Try dunking these in a hot cup of coffee on a cold winter's night...


Saturday, December 15, 2012

Orzo and Vegetables


Pasta, pasta, pasta! What could be more simple, yet fulfilling, than a hearty pasta dinner? What could also be better than an affordable, quick dinner, too? This simple recipe uses a small amount of ingredients, most of which can be picked up for probably less than $10 (minus the pecans, which are currently the second most expensive nut in the markets, behind macadamias). The recipe is basic enough that you can easily tweak it by adding more vegetables, herbs, other nuts, and lean cooked meats (like chicken breast or roasted shrimp). This is great for any meatless night you may have during the week. I know the recipe states "orzo" in the title, but for some dumb reason, my grocery store did not have any orzo on the shelves. So, the pasta shape you are seeing in the picture is the tiny pasta, acini de pepe. If you want a wine pairing for this meal, a good white wine would be your best bet, even if you add lean meat.

Orzo and Vegetables

2 cups orzo
2 - 3 tbsp. extra virgin olive oil
2/3 cup finely chopped onion
4 medium zucchini, cut into 2 x ½" pieces
2 cup fresh or frozen corn kernels
½ cup chopped pecans (if desired, you can toast them first)
1 tbsp. chopped fresh dill
Kosher salt
Freshly ground black pepper

Cook the orzo in a pot of boiling, salted water according to the package directions until al dente. Turn the orzo into a colander and set aside to drain.

Heat the oil in a large skillet. Add the onion and sauté until transparent. Add the zucchini, corn and ½ cup of water to the skillet. Cover and cook the veggies over medium heat about 5 minutes, or until just tender. Salt the vegetables lightly at this point - you don't want to cook out all the water from them before you mix in all the other ingredients.

Add the orzo, pecans and dill to the skillet and cook, stirring, until heated through. Stir in a little black pepper, about ¼ to ½ teaspoon.

Serve immediately on warmed plates and if desired, sprinkle with a little kosher salt and some fresh pepper.

Serves 4 - 6

Thursday, December 13, 2012

Pistachio Cookies


If you're looking for a cute little cookie to become part of your holiday baking repertoire, this recipe is sure to tickle your fancy. What could be more festive than green-tinted cookies at Christmastime? These cookies are very simple and don't require too many specialized ingredients, other than pistachios, and maybe pure almond extract. These little cookies are so good that you may just find yourself making them all year round instead of just at Christmas...

Pistachio Cookies

½ cup unsalted butter, softened
1 cup granulated sugar, divided
¼ cup canola oil
¼ cup water
1 egg
½ tsp. pure almond extract (NO IMITATION!)
2 (3.4 oz.) packages instant pistachio pudding
¼ tsp. kosher salt
1 tsp. baking powder
2¼ cups flour
2/3 cup chopped pistachios

Preheat the oven to 350 degrees.

In the bowl of a stand mixer fitted with the paddle attachment, cream the butter with ½ cup of the sugar.

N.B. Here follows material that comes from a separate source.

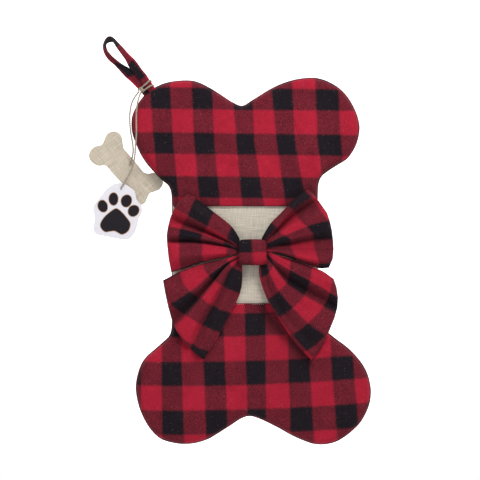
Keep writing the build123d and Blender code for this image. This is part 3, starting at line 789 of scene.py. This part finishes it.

Add the oil, water, egg and almond extract; mix well. Make sure to scrape down the sides and bottom of the bowl to make sure all the ingredients are well-incorporated.

In a separate bowl, combine pudding mix, salt, baking powder and flour. Gradually blend the dry ingredients into the wet, mixing just until all the flour disappears. Stir in the pistachios.

Shape level tablespoonfuls of the dough into balls; roll them in the remaining ½ cup sugar. Place the cookies 1 inch apart on parchment paper-lined cookie sheets. If you do not have parchment paper, do NOT roll the cookies in sugar; the sugar will burn onto your baking sheet and burn the bottom of your cookies. If not using the sugar, do grease your baking sheets well.

Bake for 15 - 18 minutes. Remove the cookies to a rack and let them cool completely.

Makes about 4 dozen

Saturday, December 8, 2012

Parsnip Purée


I know it's not often when I share a recipe for specifically a side dish, but this one might just become your new favorite instead of mashed potatoes. This simple, ridiculously cheap recipe combines both potatoes and parsnips to create a delicious, earthy side that pairs just like mashed potatoes - serve it alongside your roasts, chicken, etc. If you're wondering what a parsnip is, it's similar to a carrot in terms of appearance, but is white and tastes very similar to a carrot. Most grocery stores should carry parsnips, but if for some reason you can't get parsnips, substitute an equal amount of regular carrots. This will be a perfect side for your autumn feasts, particularly Thanksgiving. As a note, despite the addition of potatoes, this dish tastes mostly of the parsnips (the carrot profile). If this sounds like it may be too much of a carrot overload for you, simply use potatoes the whole way through.

Parsnip Purée

8 oz. baking potatoes, peeled and sliced thinly
1 lb. parsnips, peeled, halved, and cut in thick slices
Small piece of fresh peeled ginger (optional)
½ cup milk, light or heavy cream
1½ tbsp. butter, softened
½ tsp. kosher salt
¼ tsp. ground white pepper

Place the potato slices in a large saucepan. Add water to cover generously. Bring to a boil and cook for five minutes. Add the parsnips and continue cooking until both vegetables are completely tender, about 25 minutes.

Drain and return the vegetables to the pan. Working over low heat, mash the vegetables with a potato masher or beat with a hand-held mixer until very smooth.

Mix in the milk, butter, salt and pepper. Taste and adjust the seasonings and cook just until heated through. Serve piping hot. If desired, top with a beurre noisette or a cress butter. Snipped chives also make an appealing presentation.